Russian physicist (born 1931)

Ksenia Aleksandrovna Razumova (Russian: Ксения Александровна Разумова; also transliterated Xenia Razumova; born 23 January 1931) is a Russian physicist. She graduated from the Physical Faculty of Moscow University in 1955 and took a position at the then called Kurchatov Institute of Atomic Energy in Moscow, then USSR. She defended her Ph.D. in 1966, was Candidate in Physical and Mathematical sciences in 1967, and became Doctor of Sciences in 1984. She is laboratory head at the Institute of Nuclear Fusion, Russian Research Centre Kurchatov Institute. Since the beginning she is actively involved plasma physics in research on the tokamak line of Magnetic confinement fusion.

== Selected work ==
Razumova is best known for her early experimental research in the tokamak line.

From left to right: S.V.Mirnov, E.P.Gorbunov, A.M.Us, V.S.Strelkov, L.A.Artsimovitch, K.A.Razumova, A.K.Spiridonov, V.S.Mukhovatov, V.D.Shafranov and D.P.Ivanov – awarded the State Prize of the USSR in 1971, in front of the T-4 tokamak, as shown in J. Plasma Phys. (2016), vol. 82, 515820102, with the permission of Cambridge University Press.

Inspired by the theoretical work of Vitaly Shafranov, she developed a macroscopically stable plasma in the tokamak TM-2 in 1963., opening the way to a world-wide shift of the nuclear fusion programme towards the tokamak line.

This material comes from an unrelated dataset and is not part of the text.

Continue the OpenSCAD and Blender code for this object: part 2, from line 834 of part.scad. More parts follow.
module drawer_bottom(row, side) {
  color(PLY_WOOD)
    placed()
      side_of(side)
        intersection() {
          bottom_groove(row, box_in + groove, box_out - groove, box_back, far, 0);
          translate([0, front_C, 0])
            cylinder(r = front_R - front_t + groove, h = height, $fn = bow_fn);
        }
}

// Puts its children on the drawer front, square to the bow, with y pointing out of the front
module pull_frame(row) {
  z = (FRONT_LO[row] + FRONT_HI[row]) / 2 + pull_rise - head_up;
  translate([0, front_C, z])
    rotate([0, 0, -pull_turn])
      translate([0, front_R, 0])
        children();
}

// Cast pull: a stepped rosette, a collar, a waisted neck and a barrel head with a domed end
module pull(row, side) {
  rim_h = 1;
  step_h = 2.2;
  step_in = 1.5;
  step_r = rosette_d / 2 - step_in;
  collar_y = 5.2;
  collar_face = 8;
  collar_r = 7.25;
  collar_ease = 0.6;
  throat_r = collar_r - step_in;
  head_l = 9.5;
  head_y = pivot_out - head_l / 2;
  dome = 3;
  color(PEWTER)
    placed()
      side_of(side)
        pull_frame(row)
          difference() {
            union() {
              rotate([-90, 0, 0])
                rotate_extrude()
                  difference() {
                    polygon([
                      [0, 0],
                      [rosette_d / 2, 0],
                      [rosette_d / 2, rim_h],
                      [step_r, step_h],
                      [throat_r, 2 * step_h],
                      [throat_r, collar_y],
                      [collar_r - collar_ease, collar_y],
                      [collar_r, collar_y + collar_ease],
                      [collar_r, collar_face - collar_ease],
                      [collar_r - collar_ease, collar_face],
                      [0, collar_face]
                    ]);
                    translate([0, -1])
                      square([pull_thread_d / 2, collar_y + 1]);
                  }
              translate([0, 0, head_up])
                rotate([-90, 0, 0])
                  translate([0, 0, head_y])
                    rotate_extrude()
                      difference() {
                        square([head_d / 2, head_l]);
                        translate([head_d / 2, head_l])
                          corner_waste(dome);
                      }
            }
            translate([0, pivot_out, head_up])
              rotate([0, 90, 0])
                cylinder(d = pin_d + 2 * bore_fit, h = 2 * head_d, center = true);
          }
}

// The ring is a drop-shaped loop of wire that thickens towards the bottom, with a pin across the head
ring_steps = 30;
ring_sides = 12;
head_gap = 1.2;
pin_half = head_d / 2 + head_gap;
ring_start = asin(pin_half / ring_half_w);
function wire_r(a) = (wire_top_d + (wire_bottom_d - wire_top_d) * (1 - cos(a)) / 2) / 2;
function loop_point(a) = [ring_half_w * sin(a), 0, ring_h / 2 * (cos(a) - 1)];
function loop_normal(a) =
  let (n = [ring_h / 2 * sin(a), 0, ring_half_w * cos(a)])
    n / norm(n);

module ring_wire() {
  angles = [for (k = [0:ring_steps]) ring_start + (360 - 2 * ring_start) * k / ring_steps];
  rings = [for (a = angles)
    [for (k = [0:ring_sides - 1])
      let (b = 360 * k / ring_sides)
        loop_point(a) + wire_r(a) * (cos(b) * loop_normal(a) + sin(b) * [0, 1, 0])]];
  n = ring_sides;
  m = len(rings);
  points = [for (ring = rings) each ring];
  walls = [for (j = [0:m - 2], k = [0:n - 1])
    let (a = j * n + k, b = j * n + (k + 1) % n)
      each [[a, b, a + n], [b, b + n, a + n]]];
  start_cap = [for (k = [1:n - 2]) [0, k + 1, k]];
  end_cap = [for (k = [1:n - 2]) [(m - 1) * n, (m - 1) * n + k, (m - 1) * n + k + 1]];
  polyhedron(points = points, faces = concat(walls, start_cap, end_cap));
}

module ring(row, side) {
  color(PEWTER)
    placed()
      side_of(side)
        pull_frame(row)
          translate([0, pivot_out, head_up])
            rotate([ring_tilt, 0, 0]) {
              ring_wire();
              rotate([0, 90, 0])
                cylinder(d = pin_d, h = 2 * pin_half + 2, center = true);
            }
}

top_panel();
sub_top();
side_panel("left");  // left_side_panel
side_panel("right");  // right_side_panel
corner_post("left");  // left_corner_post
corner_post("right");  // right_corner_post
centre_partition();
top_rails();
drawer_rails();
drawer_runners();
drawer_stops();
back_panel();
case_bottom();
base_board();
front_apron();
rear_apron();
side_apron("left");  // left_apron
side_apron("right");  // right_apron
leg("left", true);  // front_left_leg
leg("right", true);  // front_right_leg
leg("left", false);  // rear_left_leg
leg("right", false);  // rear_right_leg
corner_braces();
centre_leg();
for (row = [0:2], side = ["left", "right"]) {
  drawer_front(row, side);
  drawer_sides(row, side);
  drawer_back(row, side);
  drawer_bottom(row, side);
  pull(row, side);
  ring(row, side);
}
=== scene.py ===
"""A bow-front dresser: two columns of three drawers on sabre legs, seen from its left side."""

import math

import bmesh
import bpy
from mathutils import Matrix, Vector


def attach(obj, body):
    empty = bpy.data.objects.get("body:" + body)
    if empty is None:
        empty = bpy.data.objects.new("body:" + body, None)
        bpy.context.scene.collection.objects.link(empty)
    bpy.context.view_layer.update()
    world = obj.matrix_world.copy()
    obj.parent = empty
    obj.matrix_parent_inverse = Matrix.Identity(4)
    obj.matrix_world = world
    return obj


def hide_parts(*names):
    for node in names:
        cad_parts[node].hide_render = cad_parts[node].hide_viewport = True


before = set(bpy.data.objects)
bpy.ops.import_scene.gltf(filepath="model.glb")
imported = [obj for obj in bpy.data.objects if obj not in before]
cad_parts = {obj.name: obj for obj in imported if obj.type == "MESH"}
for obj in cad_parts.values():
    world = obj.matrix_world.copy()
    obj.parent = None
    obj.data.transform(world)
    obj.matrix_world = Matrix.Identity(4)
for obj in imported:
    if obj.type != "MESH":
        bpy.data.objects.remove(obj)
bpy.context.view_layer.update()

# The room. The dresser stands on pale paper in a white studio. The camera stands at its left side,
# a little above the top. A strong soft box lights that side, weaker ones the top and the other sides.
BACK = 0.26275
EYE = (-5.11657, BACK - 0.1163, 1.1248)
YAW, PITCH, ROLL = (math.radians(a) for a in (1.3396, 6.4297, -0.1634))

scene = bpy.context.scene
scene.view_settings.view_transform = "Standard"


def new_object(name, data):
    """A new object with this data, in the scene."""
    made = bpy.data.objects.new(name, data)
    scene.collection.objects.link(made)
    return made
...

Experiments carried out by her at this tokamak, along with results obtained on the T-3 and T-4 tokamaks, convinced the scientific community that the pessimistic forecasts for the future of magnetic confinement based on the Bohm formula were unfounded. In 1971, she was awarded the USSR State Prize for creating and investigating high temperature thermonuclear plasmas in tokamaks. Her work contributed to the very fast development of the tokamak line in the 1970s.

Razumova was a pioneer on the study of MHD instabilities and disruptions in tokamaks. In 1962, she and her colleagues were the first to observe the disruption instability in a tokamak.

Razumova was the first to implement a method to measure the plasma energy based on the diamagnetic effect, still in use these days.

With V. Alikaev, she demonstrated plasma heating by Electron Cyclotron in the TM-3 tokamak. Her team also investigated runaway electrons in tokamaks.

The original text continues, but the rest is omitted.